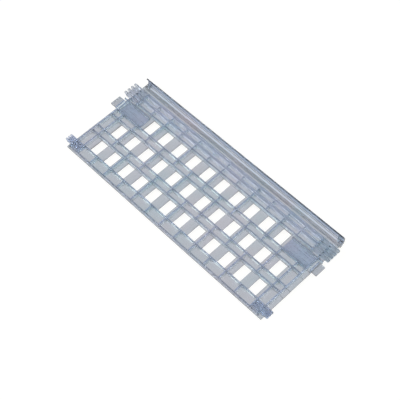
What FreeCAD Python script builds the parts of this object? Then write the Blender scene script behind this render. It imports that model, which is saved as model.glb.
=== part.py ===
"""Clip-in lattice rack panel: one clear moulding, built from its structural members.

Frame: X runs along the panel, Y across it towards the curved lip, Z up.  The origin is at the
middle of the bounding box, on the plane of the channel's underside.  Millimetres.

The deck is a flat plate pierced by three rows of windows.  Every member of the moulding is a
sub-part of its own: the strips and slats of the deck, the upright ribs that stand on it, the
channel with its bowed lip, the two pads with their tongues, and the stacks of clip plates at the
corners.  Members meet face to face.
"""

import FreeCAD, Part
import Sketcher
import os
from FreeCAD import Placement, Rotation, Vector

# Driving dimensions: alias, value, meaning
SIZES = [
    ("column_pitch", 24.0, "from window to window along X"),
    ("row_pitch", 31.8, "from window row to window row along Y"),
    ("middle_row_y", -10.55, "centre line of the middle row of windows"),
    ("window_width", 11.8, "window opening along X"),
    ("window_length", 20.8, "window opening along Y"),
    ("deck_length", 323.0, "deck plate along X"),
    ("overall_width", 133.95, "from the near edge to the crest of the lip"),
    ("deck_top", 7.0, "top of the deck above the channel's underside"),
    ("plate_t", 2.0, "deck plate thickness"),
    ("rib_t", 1.8, "thickness of ribs, walls and clip plates"),
    ("rib_height", 6.0, "ribs above the deck"),
    ("near_wall_height", 6.0, "near wall above the deck"),
    ("inner_end_rib_x", 144.3, "centre of the inner end ribs"),
    ("outer_end_rib_x", 155.9, "centre of the outer end ribs"),
    ("ridge_t", 4.3, "thickness of the two ridges in the far strip"),
    ("ridge_start", 7.5, "from the far row's far edge to the first ridge"),
    ("ridge_pitch", 8.6, "from ridge to ridge"),
    ("channel_near_y", 59.25, "near face of the channel beneath the lip"),
    ("channel_floor_width", 1.0, "flat floor of the channel along Y"),
    ("lip_height", 17.4, "top of the lip above the channel's underside"),
    ("lip_lean", 2.8, "from the foot of the lip's outer face to its top along Y"),
    ("lip_bow", 3.4, "bow of the lip's outer face"),
    ("lip_inner_bow", 2.6, "bow of the lip's inner face"),
    ("end_wall_foot", 1.2, "from the channel to the foot of the end walls above the deck"),
    ("end_wall_rise", 9.0, "end walls above the deck"),
    ("pad_inner_x", 118.0, "inner end of the pads"),
    ("pad_width", 16.5, "pads along Y"),
    ("pad_height", 1.2, "pads above the deck"),
    ("pad_rib_height", 4.1, "ribs beside the pads, and the tongues, above the deck"),
    ("spur_reach_x", 163.2, "outer end of the ribs beside the pads"),
    ("tongue_width", 14.6, "tongues along Y"),
    ("tongue_reach_x", 169.6, "outer end of the tongues"),
    ("tongue_rim", 1.6, "rim around the tray in each tongue"),
    ("tongue_tray", 0.8, "depth of the tray in each tongue"),
    ("far_clip_reach_x", 168.6, "tips of the far clip plates"),
    ("far_clip_near_y", 32.55, "near face of the first far clip plate"),
    ("far_clip_pitch", 5.3, "from far clip plate to far clip plate"),
    ("far_clip_height", 9.6, "far clip plates above the deck"),
    ("far_arm_foot", 3.0, "underside of the far clip plates' arms above the deck"),
    ("far_tab_reach_x", 166.8, "outer end of the tabs under the far clip plates' arms"),
    ("near_clip_reach_x", 167.8, "tips of the near clip plates"),
    ("near_clip_near_y", -62.75, "near face of the first near clip plate"),
    ("near_clip_pitch", 3.5, "from near clip plate to near clip plate"),
    ("near_clip_height", 7.2, "near clip plates above the deck"),
    ("near_arm_foot", 2.8, "underside of the near clip plates' arms above the deck"),
    ("near_tab_reach_x", 166.4, "outer end of the tabs under the near clip plates' arms"),
]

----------

-- Required work --
Output the lines above verbatim and in full.

-- Answer to the task --
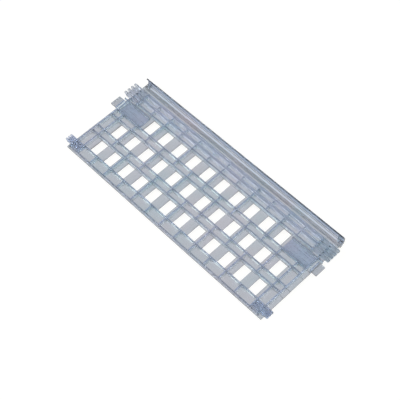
What FreeCAD Python script builds the parts of this object? Then write the Blender scene script behind this render. It imports that model, which is saved as model.glb.
=== part.py ===
"""Clip-in lattice rack panel: one clear moulding, built from its structural members.

Frame: X runs along the panel, Y across it towards the curved lip, Z up.  The origin is at the
middle of the bounding box, on the plane of the channel's underside.  Millimetres.

The deck is a flat plate pierced by three rows of windows.  Every member of the moulding is a
sub-part of its own: the strips and slats of the deck, the upright ribs that stand on it, the
channel with its bowed lip, the two pads with their tongues, and the stacks of clip plates at the
corners.  Members meet face to face.
"""

import FreeCAD, Part
import Sketcher
import os
from FreeCAD import Placement, Rotation, Vector

# Driving dimensions: alias, value, meaning
SIZES = [
    ("column_pitch", 24.0, "from window to window along X"),
    ("row_pitch", 31.8, "from window row to window row along Y"),
    ("middle_row_y", -10.55, "centre line of the middle row of windows"),
    ("window_width", 11.8, "window opening along X"),
    ("window_length", 20.8, "window opening along Y"),
    ("deck_length", 323.0, "deck plate along X"),
    ("overall_width", 133.95, "from the near edge to the crest of the lip"),
    ("deck_top", 7.0, "top of the deck above the channel's underside"),
    ("plate_t", 2.0, "deck plate thickness"),
    ("rib_t", 1.8, "thickness of ribs, walls and clip plates"),
    ("rib_height", 6.0, "ribs above the deck"),
    ("near_wall_height", 6.0, "near wall above the deck"),
    ("inner_end_rib_x", 144.3, "centre of the inner end ribs"),
    ("outer_end_rib_x", 155.9, "centre of the outer end ribs"),
    ("ridge_t", 4.3, "thickness of the two ridges in the far strip"),
    ("ridge_start", 7.5, "from the far row's far edge to the first ridge"),
    ("ridge_pitch", 8.6, "from ridge to ridge"),
    ("channel_near_y", 59.25, "near face of the channel beneath the lip"),
    ("channel_floor_width", 1.0, "flat floor of the channel along Y"),
    ("lip_height", 17.4, "top of the lip above the channel's underside"),
    ("lip_lean", 2.8, "from the foot of the lip's outer face to its top along Y"),
    ("lip_bow", 3.4, "bow of the lip's outer face"),
    ("lip_inner_bow", 2.6, "bow of the lip's inner face"),
    ("end_wall_foot", 1.2, "from the channel to the foot of the end walls above the deck"),
    ("end_wall_rise", 9.0, "end walls above the deck"),
    ("pad_inner_x", 118.0, "inner end of the pads"),
    ("pad_width", 16.5, "pads along Y"),
    ("pad_height", 1.2, "pads above the deck"),
    ("pad_rib_height", 4.1, "ribs beside the pads, and the tongues, above the deck"),
    ("spur_reach_x", 163.2, "outer end of the ribs beside the pads"),
    ("tongue_width", 14.6, "tongues along Y"),
    ("tongue_reach_x", 169.6, "outer end of the tongues"),
    ("tongue_rim", 1.6, "rim around the tray in each tongue"),
    ("tongue_tray", 0.8, "depth of the tray in each tongue"),
    ("far_clip_reach_x", 168.6, "tips of the far clip plates"),
    ("far_clip_near_y", 32.55, "near face of the first far clip plate"),
    ("far_clip_pitch", 5.3, "from far clip plate to far clip plate"),
    ("far_clip_height", 9.6, "far clip plates above the deck"),
    ("far_arm_foot", 3.0, "underside of the far clip plates' arms above the deck"),
    ("far_tab_reach_x", 166.8, "outer end of the tabs under the far clip plates' arms"),
    ("near_clip_reach_x", 167.8, "tips of the near clip plates"),
    ("near_clip_near_y", -62.75, "near face of the first near clip plate"),
    ("near_clip_pitch", 3.5, "from near clip plate to near clip plate"),
    ("near_clip_height", 7.2, "near clip plates above the deck"),
    ("near_arm_foot", 2.8, "underside of the near clip plates' arms above the deck"),
    ("near_tab_reach_x", 166.4, "outer end of the tabs under the near clip plates' arms"),
]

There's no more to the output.